THE EXERCISE >>
All of the material below is to be repeated exactly.

══ STORED DATA

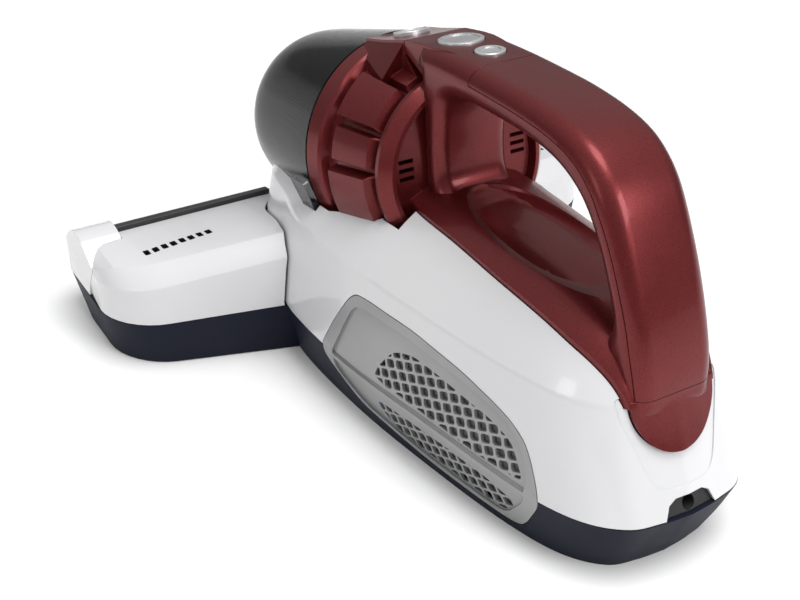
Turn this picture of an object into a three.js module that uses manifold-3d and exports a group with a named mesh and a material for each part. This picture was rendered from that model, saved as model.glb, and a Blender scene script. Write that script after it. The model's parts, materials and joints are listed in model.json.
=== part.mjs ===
// Handheld bed and upholstery vacuum: wide brush nozzle in front, boat shaped body,
// loop handle on top and a cyclone dust container lying in a cradle between them.
// Millimetres, +Z up, front of the machine towards -Y. The origin is on the ground,
// in the symmetry plane, halfway along the machine.
import * as THREE from 'three';
import { mergeVertices } from 'three/addons/utils/BufferGeometryUtils.js';
import Module from 'manifold-3d';

const wasm = await Module();
wasm.setup();

// ---------------------------------------------------------------- driving dimensions
const overallLength = 330;
const nozzleWidth = 290;
const nozzleSweep = 25; // how much further back the trailing edge is at the body
const bodyHalfWidth = 66.5;
const bodyHeight = 104.5;
const seamHeight = 28.2; // base to cover seam on the body
const seamDroop = 0.05; // fall of that seam per millimetre outwards
const gripWidth = 40;
const gripRound = 7;
const saddleShoulder = 10; // saddle beyond the grip on each side
const saddleProud = 1.5;
const wall = 2.5;
const seamGap = 0.4;
const runGap = 0.5;

const cycloneTilt = THREE.MathUtils.degToRad(9.2);
const bowlRadius = 53.5;
const bowlTaper = 11.5; // loss of radius from the seam to the front
const bowlLength = 92;
const bowlWall = 2;
const bowlClearance = 7.8; // container above the brush chamber
const ringLength = 46.5;
const ringTaper = 11.1; // loss of radius from the seam to the rear
const bulkheadThickness = 10;
const handleRise = 14.1; // handle above the container
const containerGap = 0.8;
const cradleWall = 3;

const rollerRadius = 18;
const bristleLength = 5.5;
const rollerInset = 24; // bristles to nozzle tip
const chamberClearance = 2;
const chamberWall = 1.6;
const axleRadius = 3;
const beltWidth = 6;
const beltThickness = 1.4;
const rollerPulleyRadius = 10;
const motorPulleyRadius = 5;
const brushMotorRadius = 11.5;
const brushMotorLength = 44;

const wheelRadius = 8;
const wheelWidth = 9;
const wheelTrack = 60;
const wheelAxleRadius = 2;
const ductRadius = 9.5;
const ductWall = 1.5;

// ---------------------------------------------------------------- sizes that follow
const front = -overallLength / 2;
const rear = overallLength / 2;
const bowlFrontRadius = bowlRadius - bowlTaper;
const ringRearRadius = bowlRadius - ringTaper;
const bulkheadRadius = ringRearRadius + 1.6;
const saddleHalfWidth = gripWidth / 2 + saddleShoulder;
const rollerLift = rollerRadius + 1;
const chamberRadius = rollerRadius + chamberClearance;
const chamberTop = rollerLift + chamberRadius + chamberWall;
const cycloneHeight = chamberTop + bowlClearance + bowlRadius;
const handleTop = cycloneHeight + bowlRadius + handleRise;
const tipHeight = chamberTop + 9.4;
const deckHeight = tipHeight + 10;
const rollerY = front + chamberRadius + 20;
const nozzleReach = 2 * chamberRadius + 43; // front edge to the trailing edge at the tips
const hullFront = front + 34;
const seamY = front + nozzleReach + 29.4;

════

THE RESPONSE >>
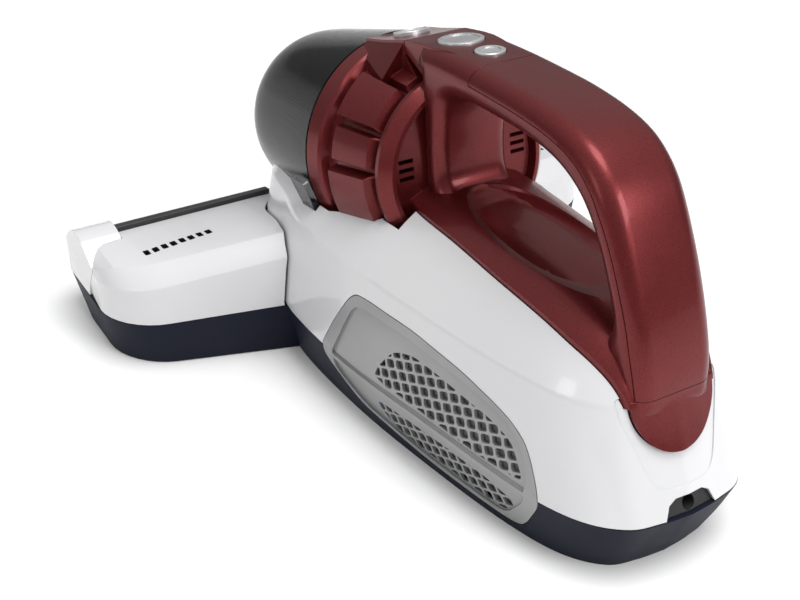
Turn this picture of an object into a three.js module that uses manifold-3d and exports a group with a named mesh and a material for each part. This picture was rendered from that model, saved as model.glb, and a Blender scene script. Write that script after it. The model's parts, materials and joints are listed in model.json.
=== part.mjs ===
// Handheld bed and upholstery vacuum: wide brush nozzle in front, boat shaped body,
// loop handle on top and a cyclone dust container lying in a cradle between them.
// Millimetres, +Z up, front of the machine towards -Y. The origin is on the ground,
// in the symmetry plane, halfway along the machine.
import * as THREE from 'three';
import { mergeVertices } from 'three/addons/utils/BufferGeometryUtils.js';
import Module from 'manifold-3d';

const wasm = await Module();
wasm.setup();

// ---------------------------------------------------------------- driving dimensions
const overallLength = 330;
const nozzleWidth = 290;
const nozzleSweep = 25; // how much further back the trailing edge is at the body
const bodyHalfWidth = 66.5;
const bodyHeight = 104.5;
const seamHeight = 28.2; // base to cover seam on the body
const seamDroop = 0.05; // fall of that seam per millimetre outwards
const gripWidth = 40;
const gripRound = 7;
const saddleShoulder = 10; // saddle beyond the grip on each side
const saddleProud = 1.5;
const wall = 2.5;
const seamGap = 0.4;
const runGap = 0.5;

const cycloneTilt = THREE.MathUtils.degToRad(9.2);
const bowlRadius = 53.5;
const bowlTaper = 11.5; // loss of radius from the seam to the front
const bowlLength = 92;
const bowlWall = 2;
const bowlClearance = 7.8; // container above the brush chamber
const ringLength = 46.5;
const ringTaper = 11.1; // loss of radius from the seam to the rear
const bulkheadThickness = 10;
const handleRise = 14.1; // handle above the container
const containerGap = 0.8;
const cradleWall = 3;

const rollerRadius = 18;
const bristleLength = 5.5;
const rollerInset = 24; // bristles to nozzle tip
const chamberClearance = 2;
const chamberWall = 1.6;
const axleRadius = 3;
const beltWidth = 6;
const beltThickness = 1.4;
const rollerPulleyRadius = 10;
const motorPulleyRadius = 5;
const brushMotorRadius = 11.5;
const brushMotorLength = 44;

const wheelRadius = 8;
const wheelWidth = 9;
const wheelTrack = 60;
const wheelAxleRadius = 2;
const ductRadius = 9.5;
const ductWall = 1.5;

// ---------------------------------------------------------------- sizes that follow
const front = -overallLength / 2;
const rear = overallLength / 2;
const bowlFrontRadius = bowlRadius - bowlTaper;
const ringRearRadius = bowlRadius - ringTaper;
const bulkheadRadius = ringRearRadius + 1.6;
const saddleHalfWidth = gripWidth / 2 + saddleShoulder;
const rollerLift = rollerRadius + 1;
const chamberRadius = rollerRadius + chamberClearance;
const chamberTop = rollerLift + chamberRadius + chamberWall;
const cycloneHeight = chamberTop + bowlClearance + bowlRadius;
const handleTop = cycloneHeight + bowlRadius + handleRise;
const tipHeight = chamberTop + 9.4;
const deckHeight = tipHeight + 10;
const rollerY = front + chamberRadius + 20;
const nozzleReach = 2 * chamberRadius + 43; // front edge to the trailing edge at the tips
const hullFront = front + 34;
const seamY = front + nozzleReach + 29.4;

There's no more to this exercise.